Moreover they take their name from the ruggedly independent Indians of the
Chilean mountains who remained remarkably free of western influences until the
end of the nineteenth century, when the first Araucana chickens were
identified.
Perhaps
the last word can be left to José de Acosta, a Jesuit missionary who wrote in
1590: "I must say I was astonished at the Fowls which without doubt were
kept there even before the coming of the Spaniards, this being clear by the
fact that the natives have names of their own for them, calling a hen gualpa
and an egg ronto."
A
later visitor noted: "In the first accounts we have of the conquest, we
frequently hear of hens and the name leads us to believe that they were like
our own; this, however is not so and only the birds of Paraguay and Tucuman
were somewhat similar to ours."
You
want me to comment your theory on Araucanas.

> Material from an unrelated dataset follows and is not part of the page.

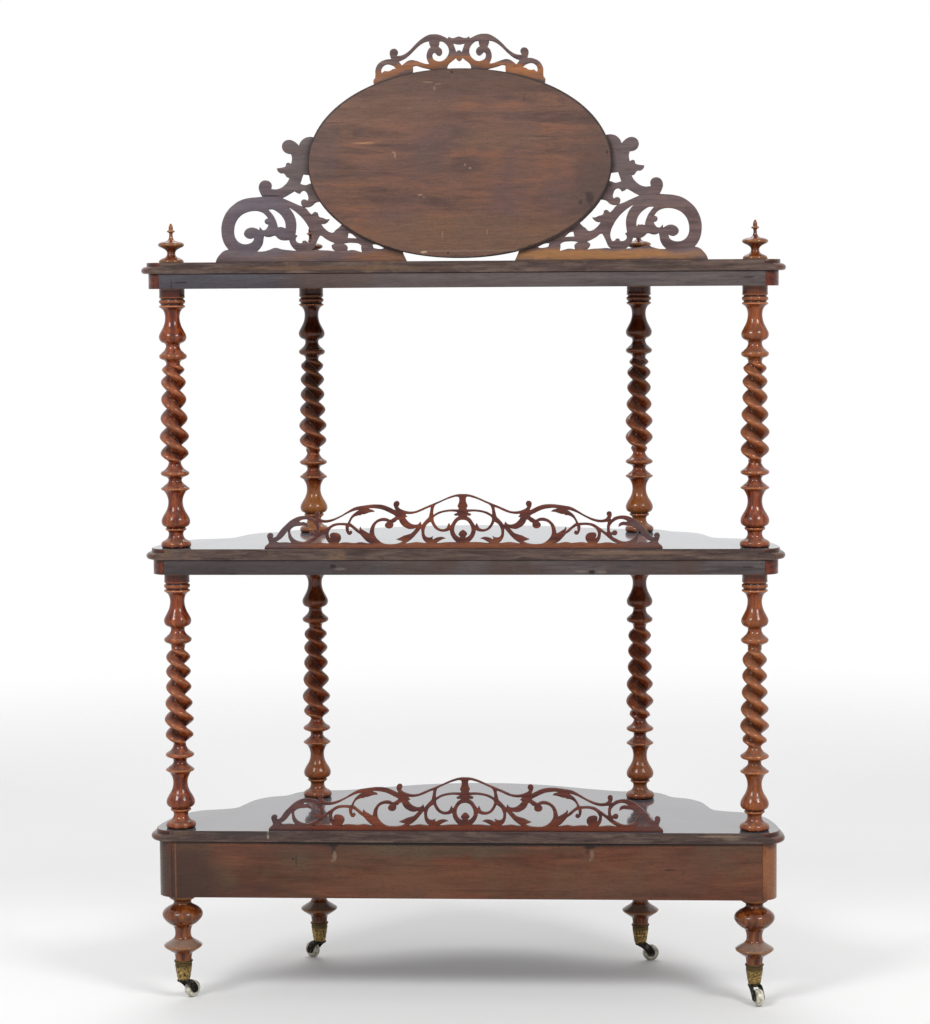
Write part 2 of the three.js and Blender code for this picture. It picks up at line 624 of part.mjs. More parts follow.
// Legs: turned, with a pin at the foot that sits in the castor's cup.
const leg = join(turned(legShares, legLength, legRadius),
  rod(legPinRadius, legPinLength + legLength / 2).translate(0, 0, -legPinLength));
const socket = rod(legPinRadius + seatGap, legPinLength + seatGap + cupLength)
  .translate(0, 0, cupLength - legPinLength - seatGap);
const pintleLength = cupLength - legPinLength - cupFloor - seatGap - runningGap;
const pintleHole = rod(pintleRadius + runningGap, 2 * (pintleLength + runningGap))
  .translate(0, 0, -pintleLength - runningGap);
const cup = cut(turned(cupShares, cupLength - seatGap, cupRadius), socket, pintleHole);

// A castor's fork: a crown and an upright pintle, and a cheek at each side of the wheel.
// The wheel trails along +X before the fork is turned.
const cheekInner = wheelWidth / 2 + runningGap;
const cheekOuter = cheekInner + cheekThickness;
const crownBottomZ = crownTopZ - crownThickness;
const hubRadius = axleRadius + 2 * cheekThickness;
const cheekOutline = [
  new THREE.Vector2(-crownRadius, crownTopZ),
  new THREE.Vector2(-crownRadius, crownBottomZ),
  new THREE.Vector2(wheelTrail - hubRadius, wheelCentreZ + hubRadius / 2),
  new THREE.Vector2(wheelTrail - hubRadius * Math.SQRT1_2, wheelCentreZ - hubRadius / 2),
  new THREE.Vector2(wheelTrail, wheelCentreZ - hubRadius * Math.SQRT1_2),
  new THREE.Vector2(wheelTrail + hubRadius * Math.SQRT1_2, wheelCentreZ - hubRadius / 2),
  new THREE.Vector2(wheelTrail + hubRadius * Math.SQRT1_2, wheelCentreZ + hubRadius / 2),
  new THREE.Vector2(wheelTrail - hubRadius / 2, crownBottomZ),
  new THREE.Vector2(wheelTrail - hubRadius, crownTopZ),
].reverse();
const axleAt = (radius, length, sides) =>
  rod(radius, length, sides).translate(0, 0, -length / 2).rotateX(Math.PI / 2)
    .translate(wheelTrail, 0, wheelCentreZ);
const fork = cut(
  join(
    rod(pintleRadius, pintleLength + seatGap + crownThickness)
      .translate(0, 0, crownBottomZ),
    block(-crownRadius, wheelTrail - hubRadius, -cheekOuter, cheekOuter, crownBottomZ,
      crownTopZ),
    panel(cheekOutline, cheekInner, cheekOuter),
    panel(cheekOutline, -cheekOuter, -cheekInner),
  ),
  axleAt(axleRadius + seatGap, 2 * cheekOuter + cheekThickness, wheelSides / 2),
);
const axle = axleAt(axleRadius, 2 * cheekOuter, wheelSides / 2);

// A wheel: a rounded tread and a bore for the axle.
const boreRadius = axleRadius + runningGap;
const tread = wheelShares.map(([inward, out]) =>
  new THREE.Vector2(out * wheelRadius, wheelWidth / 2 - inward * wheelWidth));
const wheel = new THREE.LatheGeometry([
  new THREE.Vector2(boreRadius, -wheelWidth / 2),
  ...tread.map((p) => new THREE.Vector2(p.x, -p.y)),
  ...tread.reverse(),
  new THREE.Vector2(boreRadius, wheelWidth / 2),
  new THREE.Vector2(boreRadius, -wheelWidth / 2),
], wheelSides);

for (const [place, [x, y]] of Object.entries(postPlaces)) {
  add(`leg_${place}`, leg, turnedWalnut).position.set(x, y, legBottomZ);
  add(`castor_cup_${place}`, cup, brass).position.set(x, y, cupBottomZ);
  const castor = new THREE.Group();
  castor.position.set(x, y, 0);
  castor.rotation.z = trailTurns[place] * 2 * Math.PI;
  add(`castor_fork_${place}`, fork, darkMetal, castor);
  add(`castor_axle_${place}`, axle, darkMetal, castor);
  add(`castor_wheel_${place}`, wheel, ceramic, castor)
    .position.set(wheelTrail, 0, wheelCentreZ);
  group.add(castor);
}

// The gallery on the top shelf. From the back: the oval backboard, the fret-cut boards
// that reach a little way in front of it, and the mirror's frame with its plate.
const ovalA = ovalWidthShare * (rearPost.x - finialRadius - galleryGap);
const ovalB = ovalHeight / 2;
const ovalZ = topDeckZ + ovalLift + ovalB;
function ovalPoint(turns, inward = 0) {
  const angle = 2 * Math.PI * turns;
  const bend = (value) => Math.sign(value) * Math.abs(value) ** (2 / ovalPower);
  return new THREE.Vector2((ovalA - inward) * bend(Math.cos(angle)),
    ovalZ + (ovalB - inward) * bend(Math.sin(angle)));
}
const ovalArc = (inward, from, to, steps) =>
  Array.from({ length: steps + 1 }, (_, i) =>
    ovalPoint(THREE.MathUtils.lerp(from, to, i / steps), inward));
const ovalLoop = (inward) => ovalArc(inward, 0, 1, ovalSteps).slice(0, -1);

const boardRearY = backY - backboardSetback - backboardThickness;
const boardFrontY = boardRearY - galleryBoardThickness;
const plateFrontY = boardRearY - plateThickness;
const frameFrontY = boardFrontY - frameDepth;
add('mirror_backboard', panel(ovalLoop(0), boardRearY, boardRearY + backboardThickness),
  rawWalnut);
add('mirror_plate', panel(ovalLoop(frameWidth - rebateWidth + seatGap), plateFrontY,
  boardRearY), silvered);

// The frame's section, closed: the inset from the oval's edge, and the depth.
const lipInset = frameWidth - rebateWidth;
const moulding = [
  [seatGap, boardFrontY],
  [spacerInset, boardFrontY],
  [spacerInset, boardRearY],
  [lipInset, boardRearY],
  [lipInset, plateFrontY],
  [frameWidth, plateFrontY],
  [frameWidth, frameFrontY + frameDepth / 2],
  [lipInset, frameFrontY + frameDepth / 4],
  [spacerInset, frameFrontY],
  [spacerInset / 2, frameFrontY + frameDepth / 4],
  [seatGap, boardFrontY - frameDepth / 3],
];
function hoop(section, steps) {
  const places = [];
  const index = [];
  const count = section.length;
  for (let i = 0; i < steps; i++) {
    for (const [inward, y] of section) {
      const p = ovalPoint(i / steps, inward);
      places.push(p.x, y, p.y);
    }
  }
  for (let i = 0; i < steps; i++) {
    for (let j = 0; j < count; j++) {
      const a = i * count + j;
      const b = i * count + ((j + 1) % count);
      const c = ((i + 1) % steps) * count + j;
      const d = ((i + 1) % steps) * count + ((j + 1) % count);
      index.push(a, d, c, a, b, d);
    }
  }
  const geometry = new THREE.BufferGeometry();
  geometry.setAttribute('position', new THREE.Float32BufferAttribute(places, 3));
  geometry.setIndex(index);
  geometry.computeVertexNormals();
  return geometry;
}
add('mirror_frame', hoop(moulding, ovalSteps), polishedWalnut);

// Crest and brackets, drawn for the side where x is positive.
const mirrored = (points) => points.map((p) => new THREE.Vector2(-p.x, p.y)).reverse();
const crestPoint = ([across, up]) => new THREE.Vector2(across * ovalA, ovalZ + up * ovalB);
const turnsAt = (across) => Math.acos(across ** (ovalPower / 2)) / (2 * Math.PI);
const crestEdge = crestEdgeShares.map(crestPoint);
const crestNotch = crestNotchShares.map(crestPoint);
const crestArch = crestArchShares.map(crestPoint);
const under = (fromShare, toShare) =>
  ovalArc(tongueReach, turnsAt(fromShare), turnsAt(toShare), crestArcSteps);
const crestHalf = [
  ...crestEdge,
  ...under(crestEdgeShares.at(-1)[0], crestNotchShares[0][0]),
  ...crestNotch,
  ...under(crestNotchShares.at(-1)[0], crestArchShares[0][0]),
  ...crestArch,
];
const crestOutline = [...crestHalf, ...mirrored(crestHalf).slice(1, -1)];
const crestEye = crestEyeShares.map(crestPoint);
const crestHoles = [[...crestEye, ...mirrored(crestEye).slice(1, -1)]];
for (const shares of crestHoleShares) {
  const hole = shares.map(crestPoint);
  crestHoles.push(hole, mirrored(hole));
}
add('crest_fretwork', panel(crestOutline, boardFrontY, boardRearY, crestHoles), fretWalnut);

const bracketPoint = ([across, up]) => new THREE.Vector2(across * ovalA, topDeckZ + up * ovalB);
const bracketArc = ovalArc(tongueReach, ...bracketArcTurns, bracketArcSteps);
const bracketOutline = [
  ...bracketEdgeShares.map(bracketPoint),
  ...bracketArc,
  ...bracketToeShares.map(bracketPoint),
];
const bracketHoles = bracketHoleShares.map((shares) => shares.map(bracketPoint));
add('bracket_right', panel(bracketOutline, boardFrontY, boardRearY, bracketHoles),
  fretWalnut);
add('bracket_left', panel(mirrored(bracketOutline), boardFrontY, boardRearY,
  bracketHoles.map(mirrored)), fretWalnut);

// Back frets of the middle and the bottom shelf.
function fret(z) {
  const place = ([across, up]) =>
    new THREE.Vector2((across * fretWidth) / 2, z + up * fretHeight);
  const half = fretEdgeShares.map(place);
  const outline = [...half, ...mirrored(half).slice(0, -1)];
  const eye = fretEyeShares.map(place);
  const holes = [[...eye, ...mirrored(eye).slice(1, -1)]];
  for (const shares of fretHoleShares) {
    const hole = shares.map(place);
    holes.push(hole, mirrored(hole));
  }
  const rear = backY - fretSetback;
  return panel(outline, rear - fretThickness, rear, holes);
}
add('fret_middle', fret(middleDeckZ), fretWalnut);
add('fret_bottom', fret(lowerDeckZ), fretWalnut);

// The stretch of a loop's front edge that lies within a half width.
function frontRun(loop, half) {
  const run = [];
  for (let i = 0; i < loop.length; i++) {
    const a = loop[i];
    const b = loop[(i + 1) % loop.length];
    if (a.y > 0 || b.y > 0) continue;
    for (const x of [-half, half]) {
      if ((a.x - x) * (b.x - x) < 0) run.push(a.clone().lerp(b, (x - a.x) / (b.x - a.x)));
    }
    if (Math.abs(b.x) < half) run.push(b.clone());
  }
  return run.sort((p, q) => p.x - q.x);
}

// The drawer: a bowed front that fills the frieze, and a box that rides on two runners.
const boardTopZ = baseBottomZ + baseBottomThickness;
const runnerTopZ = boardTopZ + runnerHeight;
const sideBottomZ = runnerTopZ + seatGap;
const sideTopZ = sideBottomZ + drawerSideHeight;
const boxOuter = drawerBoxWidth / 2;
const boxInner = boxOuter - drawerSideThickness;
const frontHalf = opening - drawerGap;
const frontOuter = frontRun(baseOuter, frontHalf);
const frontRearReach = baseSetback + drawerFrontThickness;
const frontRear = inset(plan, frontRearReach);
const frontInner = frontRun(frontRear, frontHalf);
const boxFrontY = frontRun(frontRear, boxOuter)[0].y + seatGap;
const boxBackY = baseBackFrontY - drawerBackGap;
const runnerMiddle = boxOuter - drawerSideThickness / 2;
const runnerFrontY = frontRun(frontRear, runnerMiddle + runnerWidth / 2)[0].y + seatGap;

const knobs = [-1, 1].map((sign) => {
  const near = frontOuter.findIndex((p) => p.x > (sign * knobSpacing) / 2);
  const [a, b] = [frontOuter[near - 1], frontOuter[near]];
  const at = a.clone().lerp(b, ((sign * knobSpacing) / 2 - a.x) / (b.x - a.x));
  return { sign, at, turn: Math.atan2(b.y - a.y, b.x - a.x) };
});
const knobZ = (baseBottomZ + baseTopZ) / 2;
const seatKnob = (geometry, knob, out) =>
  geometry.rotateX(Math.PI / 2).translate(0, -out, 0).rotateZ(knob.turn)
    .translate(knob.at.x, knob.at.y, knobZ);
const drawerFront = slab([...frontOuter, ...[...frontInner].reverse()],
  baseBottomZ + drawerGap, baseTopZ - drawerGap);
const knobHoles = knobs.map((knob) => seatKnob(
  rod(knobSpigotRadius + seatGap, knobSpigotLength + seatGap + knobLength)
    .translate(0, 0, -knobSpigotLength - seatGap), knob, 0));
add('drawer_front', cut(drawerFront, ...knobHoles), polishedWalnut);
for (const knob of knobs) {
  const shape = join(
    turned(knobShares, knobLength, knobRadius),
    rod(knobSpigotRadius, knobSpigotLength + knobLength / 2)
      .translate(0, 0, -knobSpigotLength));
  add(`drawer_knob_${knob.sign < 0 ? 'left' : 'right'}`, seatKnob(shape, knob, seatGap),
    turnedWalnut);
}
for (const [name, sign] of [['left', -1], ['right', 1]]) {
  const [inner, outer] = [sign * boxInner, sign * boxOuter].sort((a, b) => a - b);
  add(`drawer_side_${name}`, block(inner, outer, boxFrontY, boxBackY, sideBottomZ, sideTopZ),
    drawerWood);
  const middle = sign * runnerMiddle;
  add(`drawer_runner_${name}`, block(middle - runnerWidth / 2, middle + runnerWidth / 2,
    runnerFrontY, baseBackFrontY, boardTopZ, runnerTopZ), drawerWood);
}
const floorHalf = boxInner - seatGap;
const floorZ = sideBottomZ + drawerBottomLift;
const floorFront = frontRun(inset(plan, frontRearReach + seatGap), floorHalf);
const backBoardY = boxBackY - drawerSideThickness;
add('drawer_bottom', slab([...floorFront, new THREE.Vector2(floorHalf, boxBackY),
  new THREE.Vector2(-floorHalf, boxBackY)], floorZ, floorZ + drawerBottomThickness),
drawerWood);
add('drawer_back', block(-floorHalf, floorHalf, backBoardY, boxBackY,
  floorZ + drawerBottomThickness, sideTopZ - drawerBackDrop), drawerWood);

export default group;
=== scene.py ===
# %% [markdown]
# # A three-tier walnut whatnot, seen from behind
# A whatnot is a tall stand of open shelves for ornaments. This one is Victorian, about
# 1.45 m high, in walnut: three shelves with a moulded edge, eight posts turned and then
# carved with a double twist, fret-cut galleries, and an oval mirror on the top shelf. The
# photograph was taken from behind, so the lesson looks at the plain backs first.
#
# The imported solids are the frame: they say where each piece is. They could be dressed
# with materials alone, but they are coarse, so most of them are replaced by finer pieces
# of the same size, in the same place. Lengths below are in millimetres, unless a comment
# says otherwise.

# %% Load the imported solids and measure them
import math
import bmesh
import bpy
from mathutils import Matrix, Vector


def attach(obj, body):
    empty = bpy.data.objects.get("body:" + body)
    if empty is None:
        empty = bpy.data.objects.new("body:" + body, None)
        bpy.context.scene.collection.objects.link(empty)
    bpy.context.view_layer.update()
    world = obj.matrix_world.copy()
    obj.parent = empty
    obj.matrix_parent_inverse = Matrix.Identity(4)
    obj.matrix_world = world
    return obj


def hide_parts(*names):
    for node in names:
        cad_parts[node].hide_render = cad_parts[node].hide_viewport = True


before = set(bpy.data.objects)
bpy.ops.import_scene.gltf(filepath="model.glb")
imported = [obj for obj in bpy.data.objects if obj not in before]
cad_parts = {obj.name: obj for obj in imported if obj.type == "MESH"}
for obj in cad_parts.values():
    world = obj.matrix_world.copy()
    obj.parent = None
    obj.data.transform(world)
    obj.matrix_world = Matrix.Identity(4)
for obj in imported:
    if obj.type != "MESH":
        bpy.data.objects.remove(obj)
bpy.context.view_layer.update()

MM = 0.001

# %% [markdown]
# ## The camera
# The camera stands behind the whatnot at the height of the top shelf, 3.9 m from its back
# and a little to one side, and looks down by five degrees. It could be placed by eye, but
# here its place was worked out from the heights and widths at which the turned rings of
# the posts appear in the photograph. It comes first, because every later choice of detail
# depends on how large a thing shows: a millimetre is two thirds of a pixel.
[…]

It is a good theory but I also
like the theory in the Chicken Book.
It is possible to cross a chicken and a common pheasant and have fertile
descendants. So, why not a grouse x chicken cross. It is rare and it is
possible to get infertile birds, but there are crosses which proofed to be
fertile.
The
ISBN number of the Chicken book is
0-86547-067-7 and the price is 12 dollar.
In
the old Dutch standard, which I quote earlier, the Araucana are listed under
wild fowl. This list covers G.bankiva, G.lafayettei, G.sonnerati, G.varius,
G.giganteus and Araucana. I think to consider Araucanas an original wild
breed, which is crossed with Asiatic and Spanish domesticated fowls is also a
good theory. You know that the fauna on the different continents is not equal
in America, Africa and Australia the development of the fauna is not equal to
the development on Eurasia each continent has an own fauna and therefore South
American chickens can have developed on their own way and differ from other
chickens.
I
have the first eggs of the season in the incubator but in spite of the date it
is not spring here. We had some snow this morning but now it melted.
Nice
that you have your Easter shows and meetings in Australia. Here it is a quiet
time, but this week I’ll talk about bantams with slides at the poultry club
here.
Sincerely,
and have a good time there at the other side.